JPMorgan Chase chief executive Jamie Dimon is set to answer questions under oath on Friday about his knowledge of Jeffrey Epstein’s crimes, as the legal reckoning over the bank’s decision to retain the late sex offender as a client reaches Wall Street’s highest echelons.
The sworn testimony, which the US’s largest lender had tried to prevent from happening, marks a significant escalation in two high-profile cases over JPMorgan’s 15-year relationship with Epstein, which has embarrassed some current and former executives and shone an unflattering light on the bank’s internal compliance processes. The deposition will take place behind closed doors and is set to last up to two days.
Dimon’s name has already come up in the contentious litigation, which was brought by an unnamed Epstein accuser and the US Virgin Islands, on which Epstein had a home, towards the end of last year.
Mary Erdoes, a top JPMorgan executive, told lawyers in a sworn deposition in March that Dimon was solely in charge of supervising Jes Staley, a former bank executive who allegedly vouched for Epstein repeatedly at JPMorgan, according to people familiar with the matter.
The 67-year-old was also referenced in an internal email expressing concerns about Epstein, containing the words “pending Dimon review”.
In a statement, JPMorgan said its boss had never met with Epstein, “spoke with him, [or] emailed with him, and was not involved in any decisions about his account”. The bank added: “The plaintiffs know this based on decades of discovery and millions of emails . . . yet they persist in pursuit of publicity”.
Yet the cases remain one of the few blots on the copy book of the longtime executive. He recently announced an almost $16bn spending spree at JPMorgan, has been at the forefront of Wall Street’s lobbying efforts for a deal on the US debt ceiling to avoid default, and scooped up First Republic, a failed US lender, in a government-led auction.
JPMorgan first took on Epstein as a client in 1998 and continued to bank him until 2013.

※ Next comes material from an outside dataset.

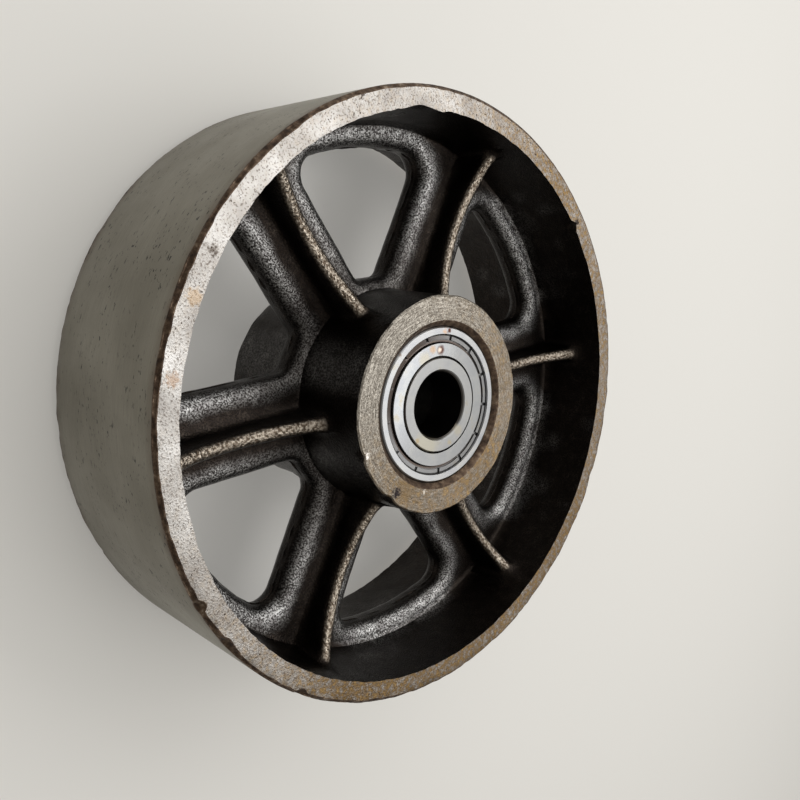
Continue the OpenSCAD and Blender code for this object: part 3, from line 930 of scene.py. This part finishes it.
def ground_bearing_steel(look):
    """Hardened and ground bearing steel: bright and even, under a thin clouded film of old grease."""
    material, add = new_finish("ground_bearing_steel")
    place, radius = place_and_radius(add)
    film = add("TexNoise", place, per_metre(5), 3, EVEN)
    fine = add("TexNoise", place, per_metre(0.25), 2, EVEN)
    colour = add("ValToRGB", film, stops=((0.35, "#9b9c9e"), (0.62, "#a8a8a7"), (0.78, "#a39d8d")))
    inner_ring = add("MapRange", radius, *INNER_RINGS)
    duller = add("MapRange", radius, *INNER_RINGS, 0, 0.45)
    # Painted shade, in a dark brown, in the bore, in the gap under the shields' edge and in the outer
    # corner
    bore = add("MapRange", radius, *BORES, 0, 0.85)
    gap = add("Math", add("MapRange", radius, *SHIELD_GAPS, 0, 0.9), inner_ring, operation="MULTIPLY")
    corner = add("MapRange", radius, *RING_CORNERS, 0, 0.75)
    for cover, over in ((duller, "#6e6d69"), (bore, "#342e28"), (gap, "#342e28"), (corner, "#342e28")):
        colour = add("Mix", cover, colour, over, data_type="RGBA")
    colour = marked(add, place, colour, RING_MARKS, 0.35)
    normal = add("Bevel", look.edge, samples=6)
    normal = add("Bump", Height=fine, Distance=0.006 * MM, Strength=0.5, Normal=normal)
    rough = add("MapRange", film, 0.35, 0.7, 0.28, 0.36)
    shader = add("BsdfPrincipled", Base_Color=colour, Metallic=1.0, Roughness=rough, Normal=normal)
    add("OutputMaterial", shader)
    return material


def pressed_shield_steel(look):
    """Bright rolled sheet, pressed to shape: smooth, with a brown film and painted shade in its step,
    painted shade at its rim and a drop of rust on the front one. Painted shade darkens it least on the side
    that faces the photograph's left, where its rim is painted darkest."""
    material, add = new_finish("pressed_shield_steel")
    place, radius = place_and_radius(add)
    film = add("TexNoise", place, per_metre(4), 3, EVEN)
    fine = add("TexNoise", place, per_metre(0.3), 2, EVEN)
    colour = add("ValToRGB", film, stops=((0.4, "#9c9ea1"), (0.62, "#a7a8a8"), (0.8, "#a49b86")))
    # Painted shade: over the sheet, least on the side that faces the photograph's left; in the step, with a
    # brown film; and at the rim, most on that left side
    left = add("VectorMath", place, (-0.94, -0.34, 0), operation="DOT_PRODUCT")
    left = add("MapRange", add("Math", left, radius, operation="DIVIDE"), 0.1, 0.85)
    painted_side_shade = add("Math", left, -0.5, 0.5, operation="MULTIPLY_ADD")
    inside, outside = (add("MapRange", radius, *side) for side in (STEP_IN, STEP_OUT))
    step = add("Math", inside, outside, operation="MULTIPLY")
    step = add("Math", step, look.grime_and_shade, operation="MULTIPLY")
    edge = add("Math", left, 0.65, 0.3, operation="MULTIPLY_ADD")
    edge = add("Math", edge, add("MapRange", radius, *SHIELD_RIMS), operation="MULTIPLY")
    for cover, over in ((painted_side_shade, "#6f6e6b"), (step, "#43342a"), (edge, "#2e241d")):
        colour = add("Mix", cover, colour, over, data_type="RGBA")
    colour = marked(add, place, colour, SHIELD_MARKS, 0.25)
    normal = add("Bevel", look.edge, samples=6)
    normal = add("Bump", Height=fine, Distance=0.005 * MM, Strength=0.5, Normal=normal)
    rough = add("MapRange", painted_side_shade, 0.4, 0.75, 0.26, 0.34)
    shader = add("BsdfPrincipled", Base_Color=colour, Metallic=1.0, Roughness=rough, Normal=normal)
    add("OutputMaterial", shader)
    return material


def plain_steel(name, first, second, rough, size):
    """The finish of a piece inside the bearing, clouded between two colours over size millimetres."""
    material, add = new_finish(name)
    place = add("TexCoord", output="Object")
    cloud, fine = (add("TexNoise", place, per_metre(grain), 3, EVEN) for grain in (size, 0.4))
    colour = add("ValToRGB", cloud, stops=((0.35, first), (0.65, second)))
    bump = add("Bump", Height=fine, Distance=0.01 * MM, Strength=0.4)
    shader = add("BsdfPrincipled", Base_Color=colour, Metallic=1.0, Roughness=rough, Normal=bump)
    add("OutputMaterial", shader)
    return material


class WHEEL_OT_bearings(bpy.types.Operator):
    """Gives the bearings' pieces and the spacer tube their steel finishes"""
    bl_idname = "castor_wheel.bearings"
    bl_label = "Bearings"

    def execute(self, context):
        look = context.scene.castor_bearing
        steel = ground_bearing_steel(look)
        others = {
            "shield": pressed_shield_steel(look),
            "cage": plain_steel("pressed_strip_steel", "#8a8478", "#a09a8c", 0.35, 3),
            "ball": plain_steel("lapped_ball_steel", "#c8cacc", "#d2d4d5", 0.08, 8),
            "spacer": plain_steel("drawn_tube_steel", "#4a4946", "#66645e", 0.45, 5),
        }
        for name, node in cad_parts.items():
            if name == "wheel_casting":
                continue
            finish = next((other for word, other in others.items() if word in name), steel)
            node.data.materials.clear()
            node.data.materials.append(finish)
        return {"FINISHED"}


def pale_floor_paint(look):
    """Matt pale paint. What the camera, gloss and glass see of it keeps the share look.lift of its colour
    in shadow too, and the rest of its colour takes light as paint does."""
    material, add = new_finish("plain_pale_floor")
    seen = 0
    for ray in ("Camera", "Glossy", "Transmission"):
        seen = add("Math", seen, add("LightPath", output=f"Is {ray} Ray"), operation="MAXIMUM")
    lit, dimmed = (*look.floor, 1), (*(c * (1 - look.lift) for c in look.floor), 1)
    colour = add("Mix", seen, lit, dimmed, data_type="RGBA")
    glow = add("Math", seen, look.lift, operation="MULTIPLY")
    shader = add(
        "BsdfPrincipled", Base_Color=colour, Roughness=0.8, Emission_Color=lit, Emission_Strength=glow)
    add("OutputMaterial", shader)
    return material


def looking(place, target):
    """The matrix of a camera or lamp at a place that looks at a target."""
    turn = (target - place).to_track_quat("-Z", "Y").to_matrix().to_4x4()
    return Matrix.Translation(place) @ turn


class WHEEL_OT_stage(bpy.types.Operator):
    """Makes the floor, the lights and the camera"""
    bl_idname = "castor_wheel.stage"
    bl_label = "Stage"

    def execute(self, context):
        look = context.scene.castor_stage
        mesh = bpy.data.meshes.new("floor")
        corners = [
            (x * FLOOR_REACH, y * FLOOR_REACH, CAD_BOX[0].z - FLOOR_GAP)
            for x, y in ((-1, -1), (1, -1), (1, 1), (-1, 1))]
        mesh.from_pydata(corners, [], [(0, 1, 2, 3)])
        floor = bpy.data.objects.new("floor", mesh)
        context.scene.collection.objects.link(floor)
        mesh.materials.append(pale_floor_paint(look))

        world = bpy.data.worlds.new("studio")
        world.use_nodes = True
        background = world.node_tree.nodes["Background"].inputs
        background["Color"].default_value = linear(WORLD_COLOUR)
        background["Strength"].default_value = WORLD_STRENGTH
        context.scene.world = world

        camera = bpy.data.objects.new("camera", bpy.data.cameras.new("camera"))
        context.scene.collection.objects.link(camera)
        camera.data.lens = look.lens
        camera.data.sensor_width = 36
        camera.data.clip_start = 0.01
        rolled = Matrix.Rotation(math.radians(CAMERA_ROLL), 4, "Z")
        camera.matrix_world = looking(Vector(CAMERA_AT) * MM, Vector(CAMERA_TO) * MM) @ rolled
        context.scene.camera = camera
        for name, place, size, power in LIGHTS:
            lamp = bpy.data.lights.new(name, "AREA")
            lamp.shape, lamp.size, lamp.energy = "SQUARE", size, power
            holder = bpy.data.objects.new(name, lamp)
            context.scene.collection.objects.link(holder)
            holder.matrix_world = looking(Vector(place) * MM, Vector())
        context.scene.view_settings.view_transform = "Standard"
        return {"FINISHED"}


class WHEEL_PT_panel(bpy.types.Panel):
    """Lists the wheel's steps"""
    bl_idname = "WHEEL_PT_panel"
    bl_label = "Castor Wheel"
    bl_space_type = "VIEW_3D"
    bl_region_type = "UI"
    bl_category = "Castor Wheel"

    def draw(self, context):
        for operator in OPERATORS:
            self.layout.operator(operator.bl_idname)


OPERATORS = (WHEEL_OT_casting, WHEEL_OT_bearings, WHEEL_OT_stage)
CLASSES = (CastingLook, BearingLook, StageLook, *OPERATORS, WHEEL_PT_panel)


def register():
    """Registers the classes and gives the scene their settings."""
    for item in CLASSES:
        bpy.utils.register_class(item)
    scene = bpy.types.Scene
    scene.castor_casting = bpy.props.PointerProperty(type=CastingLook)
    scene.castor_bearing = bpy.props.PointerProperty(type=BearingLook)
    scene.castor_stage = bpy.props.PointerProperty(type=StageLook)


def unregister():
    """Takes the classes and the scene's settings away again."""
    for item in reversed(CLASSES):
        bpy.utils.unregister_class(item)
    for name in ("castor_casting", "castor_bearing", "castor_stage"):
        delattr(bpy.types.Scene, name)


def main():
    """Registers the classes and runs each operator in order."""
    register()
    bpy.ops.castor_wheel.casting()
    bpy.ops.castor_wheel.bearings()
    bpy.ops.castor_wheel.stage()


if __name__ == "__main__":
    main()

Dimon is expected to testify that he did not have any knowledge of the multiple internal red flags raised about Epstein’s accounts. Nonetheless, the cases have raised questions more generally about the robustness of the bank’s controls.
“It is actually not good news if Dimon didn’t know,” a person familiar with the bank’s organisational structure said. “If nobody ever reached out to him in roughly a decade of continuing to bank [Epstein] when they knew of his conduct and when it was public, that is perhaps even worse news.”
JPMorgan has called Epstein’s scheme “monstrous” and expressed regret for banking him. “In hindsight, any association with [Epstein] was a mistake . . . but we did not help him commit his heinous crimes.”
Last week, Deutsche Bank settled separate Epstein-related claims for $75mn, which will be shared among dozens of women.
The stakes for JPMorgan could soon be even higher. While Dimon is being deposed on Friday, a federal judge in New York will hear arguments from representatives of the Epstein accusers, who contend that dozens, if not hundreds of women should be entitled to compensation from the bank, which they accuse of profiting from human trafficking.
On the eve of Dimon’s deposition, JPMorgan fired back at the USVI, alleging in court filings that the territory’s officials had turned a blind eye to Epstein’s crimes, and even issued visas to some of his victims.
“Epstein could have lived anywhere in the world. He chose USVI,” JPMorgan’s lawyers said. “They shielded and even rewarded him, granting him [millions of dollars] in tax incentives . . . looking the other way when he walked through USVI airports accompanied by girls and young women.”
In response, the US Virgin Islands attorney-general’s office said such accusations were “an obvious attempt to shift blame away from JPMorgan Chase, which had a legal responsibility to report the evidence in its possession of Epstein’s human trafficking, and failed to do so”.
Epstein pleaded guilty in 2008 to a state charge in Florida of soliciting a minor for prostitution. More than a decade later he was charged by federal prosecutors with sex trafficking, and died by suicide in jail while awaiting trial.